Required work:
Please quote exactly the lines below from the line containing "doc.recompute()" to the line containing "zip(*points))), Vector(map(max, zip(*points)))", both lines included, and nothing else.

Provided material:
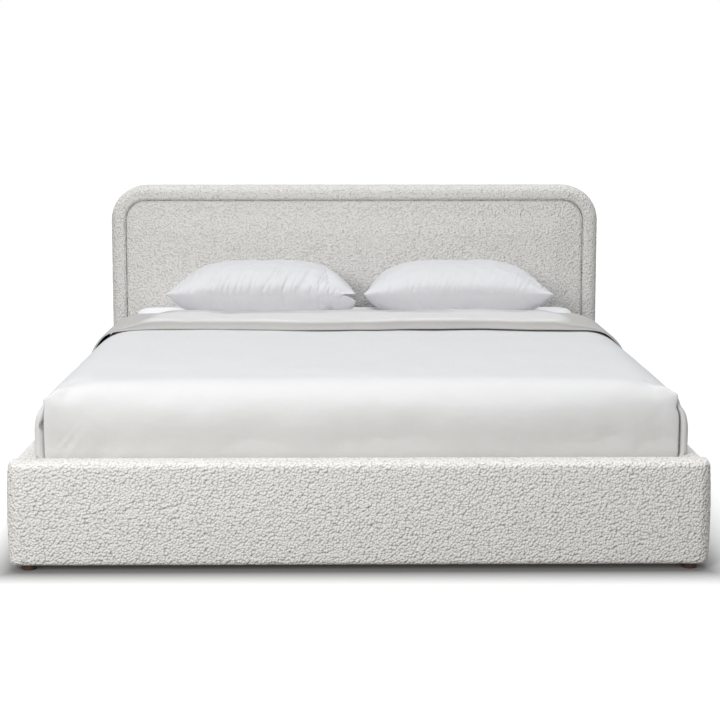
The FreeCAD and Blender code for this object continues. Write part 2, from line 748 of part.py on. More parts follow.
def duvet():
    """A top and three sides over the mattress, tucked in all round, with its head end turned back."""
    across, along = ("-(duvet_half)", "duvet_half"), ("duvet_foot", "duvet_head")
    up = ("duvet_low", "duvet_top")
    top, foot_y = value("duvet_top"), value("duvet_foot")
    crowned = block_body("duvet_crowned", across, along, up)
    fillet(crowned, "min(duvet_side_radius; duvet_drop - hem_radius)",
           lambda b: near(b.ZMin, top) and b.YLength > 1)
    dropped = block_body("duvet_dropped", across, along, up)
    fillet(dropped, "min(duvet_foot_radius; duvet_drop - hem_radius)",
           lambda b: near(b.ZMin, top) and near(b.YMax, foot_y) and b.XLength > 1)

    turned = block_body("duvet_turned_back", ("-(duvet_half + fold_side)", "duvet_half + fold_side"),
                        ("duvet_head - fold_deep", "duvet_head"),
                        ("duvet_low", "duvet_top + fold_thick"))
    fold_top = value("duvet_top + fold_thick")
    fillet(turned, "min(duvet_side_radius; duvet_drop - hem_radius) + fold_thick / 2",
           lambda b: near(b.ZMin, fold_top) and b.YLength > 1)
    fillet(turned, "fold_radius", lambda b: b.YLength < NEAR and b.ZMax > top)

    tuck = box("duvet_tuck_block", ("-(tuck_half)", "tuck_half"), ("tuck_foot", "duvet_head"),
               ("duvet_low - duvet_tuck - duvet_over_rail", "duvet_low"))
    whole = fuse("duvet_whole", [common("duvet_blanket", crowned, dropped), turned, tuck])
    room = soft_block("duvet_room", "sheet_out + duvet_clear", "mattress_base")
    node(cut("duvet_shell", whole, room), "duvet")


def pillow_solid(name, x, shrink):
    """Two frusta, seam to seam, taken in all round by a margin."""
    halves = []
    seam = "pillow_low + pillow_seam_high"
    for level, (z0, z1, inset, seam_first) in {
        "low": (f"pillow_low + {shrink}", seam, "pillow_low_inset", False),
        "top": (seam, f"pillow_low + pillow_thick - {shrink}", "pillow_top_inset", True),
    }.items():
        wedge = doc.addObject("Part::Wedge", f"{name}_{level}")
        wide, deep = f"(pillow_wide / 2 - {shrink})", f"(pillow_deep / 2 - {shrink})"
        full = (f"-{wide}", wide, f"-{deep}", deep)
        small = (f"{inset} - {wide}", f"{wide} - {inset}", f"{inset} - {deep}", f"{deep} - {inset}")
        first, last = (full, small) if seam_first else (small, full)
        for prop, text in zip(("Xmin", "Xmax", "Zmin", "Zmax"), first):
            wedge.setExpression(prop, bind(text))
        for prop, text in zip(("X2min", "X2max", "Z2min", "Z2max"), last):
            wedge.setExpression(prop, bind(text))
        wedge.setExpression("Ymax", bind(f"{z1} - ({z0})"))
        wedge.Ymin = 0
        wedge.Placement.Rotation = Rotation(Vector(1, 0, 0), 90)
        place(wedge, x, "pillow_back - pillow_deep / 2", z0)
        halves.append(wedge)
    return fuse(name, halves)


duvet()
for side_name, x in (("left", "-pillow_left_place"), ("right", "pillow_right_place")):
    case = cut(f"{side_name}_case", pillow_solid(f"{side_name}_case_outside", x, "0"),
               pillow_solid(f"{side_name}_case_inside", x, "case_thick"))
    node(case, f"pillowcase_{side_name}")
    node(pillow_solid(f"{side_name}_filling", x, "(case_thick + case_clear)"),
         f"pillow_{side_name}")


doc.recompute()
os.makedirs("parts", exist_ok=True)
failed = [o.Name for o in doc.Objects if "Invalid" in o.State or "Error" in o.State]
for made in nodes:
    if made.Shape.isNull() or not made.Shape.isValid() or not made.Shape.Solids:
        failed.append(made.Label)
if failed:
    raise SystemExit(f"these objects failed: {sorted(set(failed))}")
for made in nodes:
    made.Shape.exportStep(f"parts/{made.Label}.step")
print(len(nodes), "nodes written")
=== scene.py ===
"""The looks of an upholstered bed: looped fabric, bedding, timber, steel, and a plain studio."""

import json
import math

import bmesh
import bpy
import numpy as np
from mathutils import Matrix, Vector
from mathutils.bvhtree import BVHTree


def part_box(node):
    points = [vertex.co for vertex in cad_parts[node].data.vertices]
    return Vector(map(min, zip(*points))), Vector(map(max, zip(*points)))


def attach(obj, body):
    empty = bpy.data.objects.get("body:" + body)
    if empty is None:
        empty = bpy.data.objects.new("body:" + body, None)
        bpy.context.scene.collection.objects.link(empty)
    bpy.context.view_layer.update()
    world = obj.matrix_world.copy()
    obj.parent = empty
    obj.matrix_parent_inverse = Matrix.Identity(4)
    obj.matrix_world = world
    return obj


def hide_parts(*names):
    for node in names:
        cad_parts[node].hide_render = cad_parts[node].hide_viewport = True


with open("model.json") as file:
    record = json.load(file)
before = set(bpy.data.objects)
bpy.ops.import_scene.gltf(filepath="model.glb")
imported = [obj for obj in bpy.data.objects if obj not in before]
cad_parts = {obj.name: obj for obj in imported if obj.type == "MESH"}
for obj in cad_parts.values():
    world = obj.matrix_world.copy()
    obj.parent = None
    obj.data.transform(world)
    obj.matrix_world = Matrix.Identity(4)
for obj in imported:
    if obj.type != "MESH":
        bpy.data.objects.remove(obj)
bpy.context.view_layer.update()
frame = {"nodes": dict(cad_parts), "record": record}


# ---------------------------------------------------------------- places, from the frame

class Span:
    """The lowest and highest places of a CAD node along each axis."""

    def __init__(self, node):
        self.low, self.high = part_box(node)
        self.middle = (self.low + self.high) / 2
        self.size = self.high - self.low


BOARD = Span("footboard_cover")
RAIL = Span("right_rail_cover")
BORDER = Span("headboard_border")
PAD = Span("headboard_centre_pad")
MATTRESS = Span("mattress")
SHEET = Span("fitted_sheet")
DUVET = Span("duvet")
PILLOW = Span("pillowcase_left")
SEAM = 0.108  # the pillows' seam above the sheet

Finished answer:
doc.recompute()
os.makedirs("parts", exist_ok=True)
failed = [o.Name for o in doc.Objects if "Invalid" in o.State or "Error" in o.State]
for made in nodes:
    if made.Shape.isNull() or not made.Shape.isValid() or not made.Shape.Solids:
        failed.append(made.Label)
if failed:
    raise SystemExit(f"these objects failed: {sorted(set(failed))}")
for made in nodes:
    made.Shape.exportStep(f"parts/{made.Label}.step")
print(len(nodes), "nodes written")
=== scene.py ===
"""The looks of an upholstered bed: looped fabric, bedding, timber, steel, and a plain studio."""

import json
import math

import bmesh
import bpy
import numpy as np
from mathutils import Matrix, Vector
from mathutils.bvhtree import BVHTree


def part_box(node):
    points = [vertex.co for vertex in cad_parts[node].data.vertices]
    return Vector(map(min, zip(*points))), Vector(map(max, zip(*points)))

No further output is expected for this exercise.